Back Up Frequency. This is highly dependent on the user's needs. For important business use, this could be hourly or daily. For generic use, this could be weekly. For generic home use, this could be monthly. If there is a danger of hardware failure, this could be every time something changes. These could also be mixed if some data needs backing up more than other.

Deleting/Removing Old Back Ups. This is highly dependent on the user's needs. Obviously if a back up is too old to be useful, delete it, erase it, or destroy it (depending on the method used). Try to keep back ups that might still be useful. In a double disaster situation where the last back up got corrupted or had problems, the previous back up may save your skin. If there isn't enough space for a new back up, obviously the oldest back up will need to be deleted.

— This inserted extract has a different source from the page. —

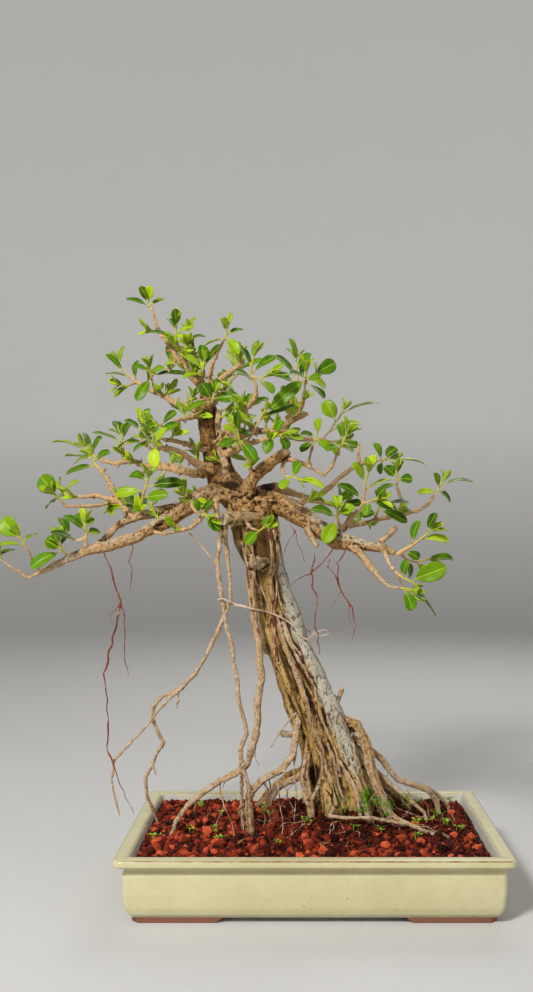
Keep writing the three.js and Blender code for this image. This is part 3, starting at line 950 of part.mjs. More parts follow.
// Turns of a leaf, nearest first, for where its own place is taken: [depth, facing].
const TURNS = [0, 5, -5, 10, -10, 15, -15, 20, -20, 26, -26].flatMap((depth) =>
  [0, 20, -20, 40].map((facing) => [depth, facing]));

// The tip and facing of a leaf drawn on the sheet, then those it may be bent to.
function drawnTips([across, down, depth, , facing], foot) {
  const base = foot.y - SHEET_Y + depth;
  return TURNS.map(([shift, turned]) => [place([across, down, base + shift]), facing + turned]);
}

// The same for a leaf of the spiral.
function spiralTips(item, foot, axis, length) {
  const side = UP.clone().cross(axis).normalize();
  return Array.from({ length: LEAF.spiralTries }, (_, step) => {
    const out = side.clone().applyAxisAngle(axis, item * LEAF.spiral + step * LEAF.spiralStep);
    const tip = foot
      .clone()
      .addScaledVector(axis, length * Math.cos(LEAF.spread))
      .addScaledVector(out, length * Math.sin(LEAF.spread));
    return [tip, LEAF.spiralFacing];
  });
}

// A stem laid out as stations, each a point, a direction and a radius, with a short stretch for each leaf or
// side stem that leaves it. "stretches" maps a station's number to what grows between it and the next one.
function layOutStem({ stem, leaves, sides = [], more = 0 }, first, firstRadius, lead) {
  const corners = [first, ...lead, ...stem.map(place)];
  const [last, tip] = corners.slice(-2);
  corners.push(tip.clone().add(tip.clone().sub(last).setLength(STEM.bud)));
  const path = new THREE.CurvePath();
  corners.slice(1).forEach((corner, i) => path.add(new THREE.LineCurve3(corners[i], corner)));
  const reach = path.getLength();
  const total = reach - STEM.bud;
  const lengths = [0, ...path.getCurveLengths()];
  const bare = lead.length ? STEM.lead + STEM.half : 2 * STEM.half;
  const count = leaves.length + more;
  const growths = sides.map((side) => {
    const drawnAt = lengths[side.from + lead.length];
    return { side, at: Math.max(bare + STEM.half, drawnAt) };
  });
  for (let i = 0; i < count; i += 1) {
    const at = bare + (total - bare) * ((i + LEAF.firstShare) / count);
    growths.push(i < leaves.length ? { leaf: leaves[i], at } : { item: i, at });
  }
  growths.sort((a, b) => a.at - b.at);
  growths.forEach((growth, i) => {
    if (i > 0) growth.at = Math.max(growth.at, growths[i - 1].at + 2 * STEM.half);
  });
  const stretches = new Map();
  const at = lead.length ? [0, STEM.lead] : [0];
  growths.forEach((growth) => {
    const low = growth.at - STEM.half;
    const isBetween = (length) => length > at.at(-1) + STEM.half && length < low - STEM.half;
    const corner = lengths.slice(1, -1).find(isBetween);
    if (corner !== undefined) at.push(corner);
    if (low > at.at(-1) + STEM.least) at.push(low);
    stretches.set(at.length - 1, growth);
    at.push(growth.at + STEM.half);
  });
  at.push(Math.max(reach, at.at(-1) + STEM.bud));
  const end = at.at(-2);
  const stations = at.map((length, i) => ({
    point: path.getPointAt(Math.min(1, length / reach)).addScaledVector(
      tip.clone().sub(last).normalize(), Math.max(0, length - reach)),
    along: path.getTangentAt(Math.min(1, length / reach)),
    radius: i === at.length - 1 ? STEM.budTip : THREE.MathUtils.lerp(firstRadius, STEM.tip, length / end),
  }));
  return { stations, stretches };
}

const centreOf = (corners) =>
  corners.reduce((sum, corner) => sum.add(corner), new THREE.Vector3()).divideScalar(corners.length);

// The same ring, begun at the corner that lies nearest to the start of another.
function aligned(ring, other) {
  const turned = ring.map((_, shift) => ring.map((__, i) => ring[(i + shift) % ring.length]));
  const apart = (candidate) => candidate.reduce((sum, corner, i) => sum + corner.distanceTo(other[i]), 0);
  return turned.reduce((best, candidate) => (apart(candidate) < apart(best) ? candidate : best));
}

// One leafy shoot on the flat end of its twig. Stem, side stems and leaves are one skin: a leaf's stalk or a
// side stem takes the place of one face of the stem.
function makeShoot(name, shoot) {
  const twig = WOOD[name] ?? SPURS[name];
  const [before, end] = twig.slice(-2).map(place);
  const outward = end.clone().sub(before).normalize();
  const points = [];
  const faces = [];
  const placed = [];
  const grown = [];
  const addRing = (ring) => ring.map((corner) => points.push(corner) - 1);
  const walls = (low, high) => low.map((corner, i) => [corner, low[(i + 1) % 4], high[(i + 1) % 4], high[i]]);
  const close = ([a, b, c, d]) => faces.push([a, b, c], [a, c, d]);
  const bodyOf = (rings) => {
    const solid = solidOf(skin(rings));
    return { solid, box: solid.boundingBox() };
  };

  // Leaves wait until every stem stands, so that none grows through a side stem.
  const waiting = [];
  const growStem = (spec, first, radius, lead, base) => {
    const { stations, stretches } = layOutStem(spec, first, radius, lead);
    const rings = ringsRound(stations, STEM.sides);
    if (base) rings[0] = null;
    const body = bodyOf(rings.filter(Boolean));
    placed.push(body);
    grown.push(body);
    let low = base ?? addRing(rings[0]);
    if (!base) close([...low].reverse());
    rings.slice(1).forEach((ring, i) => {
      const high = addRing(base && i === 0 ? aligned(ring, low.map((corner) => points[corner])) : ring);
      if (base && i === 0) {
        for (let r = 2; r < rings.length; r += 1) rings[r] = aligned(rings[r], rings[r - 1]);
      }
      const growth = stretches.get(i);
      const sides = walls(low, high);
      if (growth) {
        const way = growth.leaf
          ? drawnTips(growth.leaf, stations[i].point)[0][0].sub(stations[i].point)
          : growth.side
            ? place(growth.side.stem[0]).sub(stations[i].point)
            : spiralTips(growth.item, stations[i].point, stations[i].along, 1)[0][0].sub(stations[i].point);
        const axis = stations[i].point.clone().add(stations[i + 1].point).divideScalar(2);
        const faceCentre = (side) => centreOf(side.map((corner) => points[corner]));
        const outwardness = (side) => faceCentre(side).sub(axis).normalize().dot(way);
        const used = sides.reduce((best, side) => (outwardness(side) > outwardness(best) ? side : best));
        sides.filter((side) => side !== used).forEach(close);
        const foot = faceCentre(used);
        if (growth.side) growStem(growth.side, foot, stations[i].radius * STEM.sideShare, [], used);
        else waiting.push({ ...growth, used, foot, along: stations[i].along });
      } else sides.forEach(close);
      low = high;
    });
    close(low);
  };
  growStem(shoot, end.clone().addScaledVector(outward, GAP), twig.at(-1)[3] - STEM.thinner, [
    end.clone().addScaledVector(outward, GAP + STEM.lead),
  ]);

  waiting.forEach(({ leaf, item, used, foot, along }) => {
    const length = LEAF.length + LEAF.lengthRange * chance(item ?? 0, name.length);
    const tips = leaf ? drawnTips(leaf, foot) : spiralTips(item, foot, along, length);
    const width = leaf ? leaf[3] : length * LEAF.ratio;
    const seat = used.map((corner) => points[corner]);
    const fits = ([tip, facing]) => {
      const blade = bladeRings(foot, tip, width, facing, GAP);
      const reach = bodyOf(blade);
      const stalk = bodyOf([aligned(seat, blade[0]), blade[0]]);
      const hasRoom = isClear(reach.solid) && isClear(stalk.solid) && isClear(reach.solid, grown);
      return hasRoom && { tip, facing, reach };
    };
    // A leaf that finds no room is left out.
    const spot = tips.reduce((found, candidate) => found || fits(candidate), null);
    if (!spot) {
      close(used);
      return;
    }
    const rings = bladeRings(foot, spot.tip, width, spot.facing);
    rings[0] = aligned(rings[0], seat);
    for (let r = 1; r < rings.length; r += 1) rings[r] = aligned(rings[r], rings[r - 1]);
    grown.push(spot.reach);
    placed.push(bodyOf([aligned(seat, rings[0]), ...rings]));
    const levels = [used, ...rings.map(addRing)];
    levels.slice(1).forEach((level, i) => walls(levels[i], level).forEach(close));
    close(levels.at(-1));
  });
  standing.push(...placed);
  const geometry = new THREE.BufferGeometry().setFromPoints(points);
  geometry.setIndex(faces.flat());
  geometry.computeVertexNormals();
  return geometry;
}

// The materials, with the colour, roughness and metalness of each.
const matte = (color, roughness) => new THREE.MeshStandardMaterial({ color, roughness, metalness: 0 });
const MATERIALS = {
  glaze: matte(0xd9d7a8, 0.3),
  net: matte(0x2c2f2e, 0.6),
  soil: matte(0x8a3a24, 0.95),
  bark: matte(0xb39a6c, 0.85),
  redRoot: matte(0x9c4a3a, 0.7),
  fibre: matte(0xd8bfae, 0.8),
  leaf: matte(0x5d9a2c, 0.4),
};

const group = new THREE.Group();
function addMesh(name, geometry, material) {
  const mesh = new THREE.Mesh(geometry, material);
  mesh.name = name;
  group.add(mesh);
  return mesh;
}

const woodSolids = makeWood();
const bark = addMesh("trunk", joined(woodSolids), MATERIALS.bark);
addMesh("pot", geometryOf(makeTray()), MATERIALS.glaze);
addMesh("soil", thinned(geometryOf(makeSoil(makeWoodInSoil())), THIN.slack), MATERIALS.soil);
[["left", -DRAIN.x], ["right", DRAIN.x]].forEach(([side, x]) => {
  addMesh(`drain_screen_${side}`, geometryOf(makeScreen(x)), MATERIALS.net);
});
woodSolids.forEach(stand);
Object.entries(AERIAL_ROOTS).forEach(([name, paths]) => {
  const roots = paths.map((path, i) => (i === 0 ? hangingRoot(path, bark) : cord(path)));
  roots.forEach(stand);
  addMesh(name, joined(roots), MATERIALS.redRoot);
});
const cords = TIE.map(cord);
addMesh("binding_tie", joined(cords), MATERIALS.fibre);
cords.forEach(stand);
Object.entries(SHOOTS).forEach(([name, shoot]) => {
  addMesh(`shoot_${name}`, makeShoot(name, shoot), MATERIALS.leaf);
});

// The origin is the centre of the whole object's footprint, at the underside of the feet.
const extent = new THREE.Box3().setFromObject(group);
const middle = extent.getCenter(new THREE.Vector3());
group.position.set(-middle.x, -middle.y, -extent.min.z);

export default group;
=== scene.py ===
import math
import random

import bmesh
import bpy
import numpy as np
from bpy.props import FloatProperty, FloatVectorProperty, IntProperty, PointerProperty
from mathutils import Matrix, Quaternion, Vector
from mathutils.bvhtree import BVHTree


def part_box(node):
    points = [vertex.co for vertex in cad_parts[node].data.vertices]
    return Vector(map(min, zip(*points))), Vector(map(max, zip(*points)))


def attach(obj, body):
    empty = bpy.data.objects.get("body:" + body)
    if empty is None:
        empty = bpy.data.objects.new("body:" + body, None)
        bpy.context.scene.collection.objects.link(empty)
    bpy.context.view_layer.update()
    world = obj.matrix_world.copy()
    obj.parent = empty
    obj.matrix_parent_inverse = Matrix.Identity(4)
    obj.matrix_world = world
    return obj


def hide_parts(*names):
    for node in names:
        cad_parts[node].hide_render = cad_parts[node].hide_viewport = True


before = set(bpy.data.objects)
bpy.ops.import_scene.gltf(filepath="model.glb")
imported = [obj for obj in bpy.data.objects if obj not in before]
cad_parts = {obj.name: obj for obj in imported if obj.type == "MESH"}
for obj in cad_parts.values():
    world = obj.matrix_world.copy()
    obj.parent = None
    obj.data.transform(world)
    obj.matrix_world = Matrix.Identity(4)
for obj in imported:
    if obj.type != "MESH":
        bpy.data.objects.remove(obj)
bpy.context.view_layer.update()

bl_info = {
    "name": "Green Island Ficus Bonsai",
    "version": (1, 0, 0),
    "blender": (4, 5, 0),
    "location": "View3D > Sidebar > Bonsai",
    "description": "Dresses the bonsai's solids with bark, leaves, grit, moss and glaze",
    "category": "Add Mesh",
}

MM = 0.001
# Random angles are drawn up to a full turn.
TURN = 6.28
POT_LOW, POT_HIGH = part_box("pot")
POT_MIDDLE = Vector(((POT_LOW.x + POT_HIGH.x) / 2, (POT_LOW.y + POT_HIGH.y) / 2, POT_LOW.z))

# The eye of the photograph, and the upright sheet through the trunk on which one pixel is one millimetre.
EYE = POT_MIDDLE + Vector((-0.014, -1.095, 0.356))
FOCAL = 1100.0
SIGHT = (299.0, 524.0)
FRAME_SIZE = (533, 992)
SENSOR = 36.0
SHEET = 1.1


def sight_line(across, down):
    """The direction from the eye through a pixel, one unit deep."""
    return Vector(((across - SIGHT[0]) / FOCAL, 1.0, -(down - SIGHT[1]) / FOCAL))


def on_sheet(across, down, depth):
    """The point seen at a pixel, so many millimetres behind the sheet."""
    return EYE + sight_line(across, down) * (SHEET + depth * MM)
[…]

Back Up Dangers and Pitfalls. If the backed up data is very important, make multiple copies and keep those in multiple locations. For an important back up in a single location, get a water tight fire safe and bolt it to the floor. Electronics are not water proof and will be fully destroyed if submerged in a flood. Electronics are lightning/surge sensitive and can be easily destroyed in an electrical storm. A nearby lightning strike could destroy all electronics based back ups at once if they are plugged in. Optical discs have some water resistance but can be easily scratched in muddy water. Tornadoes and hurricanes may take the back ups to some place very far away and/or crush them (use a strong bolted down safe). Even though the physical security on a computer may be high, the physical security on back ups is often ignored, making it an easy target for theft. Throwing away old back ups without destroying them makes them prime candidates for dumpster diving theft. If security on the back ups is weak, they may be easily copied and nobody would know. Encrypting back ups is a possibility but is often beyond the realm of the common user (need strong keys that few people know about).